Photo Credit: Keviyan Richardson
Spring 2020, Riverwise Editorial
A Matter of Survival
The brutal murder of George Floyd has propelled thousands of people into the streets demanding a radical shift in the way that communities are policed.
Worldwide protests, happening in the midst of a global pandemic, are forcing all of us to pivot more quickly than normal. While COVID-19 continues to ravage the health of our most vulnerable, younger, more active citizens have taken to the streets globally in protest of state brutality. It’s an incredible moment.
The response across the country, in big cities and small towns, gives us hope that the current turmoil is preparing us for something even bigger. As street forums open up for public debate, larger segments of society are taking up the principles conveyed by the Movement for Black Lives. Mutual aid and compassion are paramount for those families stricken down by the coronavirus, and we are seeing a transformation of values needed to challenge entrenched systems. New leadership is emerging from an inclusive, multi-racial coalition which is focused on compassion and self-determination, rather than profit and exploitation.
The protests against police killings are supported by years of careful organizing and visionary thinking about community safety.

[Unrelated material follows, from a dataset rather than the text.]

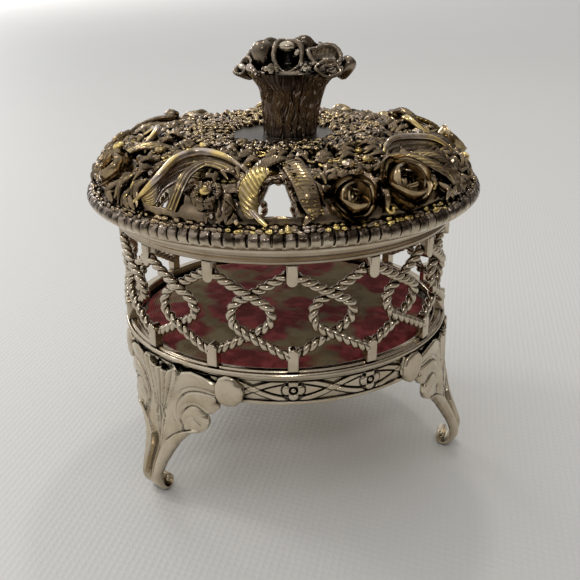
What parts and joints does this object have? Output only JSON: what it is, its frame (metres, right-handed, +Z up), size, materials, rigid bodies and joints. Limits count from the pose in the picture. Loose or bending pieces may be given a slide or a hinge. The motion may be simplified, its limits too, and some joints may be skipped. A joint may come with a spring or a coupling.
{
  "type": "footed openwork incense jar",
  "caption": "Footed round openwork incense jar: twisted-rope gallery basket with loose floor pad and a lift-off pierced floral lid with blossom knob.",
  "frame": {"origin": "on the floor, under the jar's vertical axis", "axes": "+Z up along the jar's axis, -Y towards the middle of one gallery bay between the two front feet, +Y towards the back foot"},
  "size_m": [0.1, 0.1, 0.1069],
  "materials": {
    "silver_plate": "bright silver plate, slightly warm, darkened in the recesses",
    "rim_plate": "silver plate with dark antique wash between the flutes",
    "antique_brass": "dark antiqued cast brass, highlights rubbed bright",
    "steel_fastener": "plain machined",
    "pad_board": "plain fibre board",
    "floral_fabric": "printed cotton, dusky red roses on a khaki ground"
  },
  "bodies": {
    "basket": {"base_band": "silver_plate", "rail_ring": "silver_plate", "floor_plate": "silver_plate", "top_ring": "silver_plate", "upper_posts": "silver_plate", "lower_posts": "silver_plate", "rope_strands_right": "silver_plate", "rope_strands_left": "silver_plate", "band_rosettes": "silver_plate", "foot_back": "silver_plate", "foot_left": "silver_plate", "foot_right": "silver_plate"},
    "floor_pad": {"pad_board": "pad_board", "pad_cover": "floral_fabric"},
    "lid": {"lid_rim": "rim_plate", "locating_collar": "silver_plate", "lid_openwork": "antique_brass", "lid_centre_disc": "antique_brass", "lid_crossed_leaves": "antique_brass", "lid_roses": "antique_brass", "lid_arched_leaves": "antique_brass", "lid_buds": "antique_brass", "knob_stem": "antique_brass", "knob_stud": "steel_fastener", "knob_washer": "steel_fastener", "knob_nut": "steel_fastener", "knob_blossoms": "antique_brass"}
  },
  "joints": [
    {"name": "lid_lift", "type": "slide", "parent": "basket", "child": "lid", "axis": [0, 0, 1], "range_m": [0, 0.06]},
    {"name": "pad_lift", "type": "slide", "parent": "basket", "child": "floor_pad", "axis": [0, 0, 1], "range_m": [0, 0.027]}
  ]
}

In Minneapolis, the Movement for Black Lives has been working on strategies to abolish police in systematic ways. These efforts are ushering in new thinking around how to police our own communities on our own terms. Recently, the Minneapolis City Council declared that its police force would not only be defunded but dismantled. In explaining the decision, the City Council said, “Decades of police reform efforts have proved that the Minneapolis Police Department cannot be reformed and will never be accountable for its action.” Members of that Council have committed to a year-long process during which they will work with community organizations to identify community needs. They are calling for a reallocation of $45 million of the Minneapolis municipal budget to insure crucial, beneficial community services.
Riverwise fully supports the abolition of police. Self-determination and community protection are critical elements for liberation. Here in Detroit, community safety, without police, has been advocated for years by such organizations as Black Youth Project 100, the Detroit Justice Center, Peace Zones 4 Life, and many others. Peace Zones 4 Life—conceived by the Detroit Coalition Against Police Brutality— was calling for these types of reforms in the 90s. Community security was the cornerstone of the Black Panther Party.
The continued loss of life, mass incarceration of Black people, brutalization by so-called law enforcement, the traumatization of our struggling communities— all of these injustices are now being looked at anew, on a national level. The abolition of policing as we know it is a conversation that is long overdue in America.
In our recent special issue on police surveillance in Detroit we featured one community initiative focused on self-determination in securing our neighborhoods— ‘Green Chairs, Not Green Lights.’ This is the other side of defunding and radically reforming the police system. We need to restore our sense of community and mutual aid. Eastside Detroit residents have used the green chair as a symbol of unity and safety within neighborhoods as one way to rethink our responsibility to one another.
The way in which community pressure was applied to Minneapolis Mayor Jacob Frey and the action of Minneapolis City Council also reminds us that democracy can only be created by our collective actions. We in Detroit are facing a far less responsive city government. Mayor Duggan and most of the Detroit City Council have failed to enact similar measures, refusing to take the lead from grassroots organizations that have advocated for more community resources to reduce crime and eliminate over-policing. It is clear we have to intensify our street protests toward a Mayor, City Council and Board of Police Commissioners who fail to challenge Police Chief James Craig on a number of issues, including police surveillance.
In a recent interview, Alex Vitale, author of the book, The End of Policing, said, “This is about rethinking our public political priorities and expressing that through a budget process that tries to lift individuals in communities up instead of criminalizing them.”
This rethinking is creating a new consciousness about how to transform not only the police but all the systems they have been put in place to protect. Through these efforts, the possibility of a new world is born.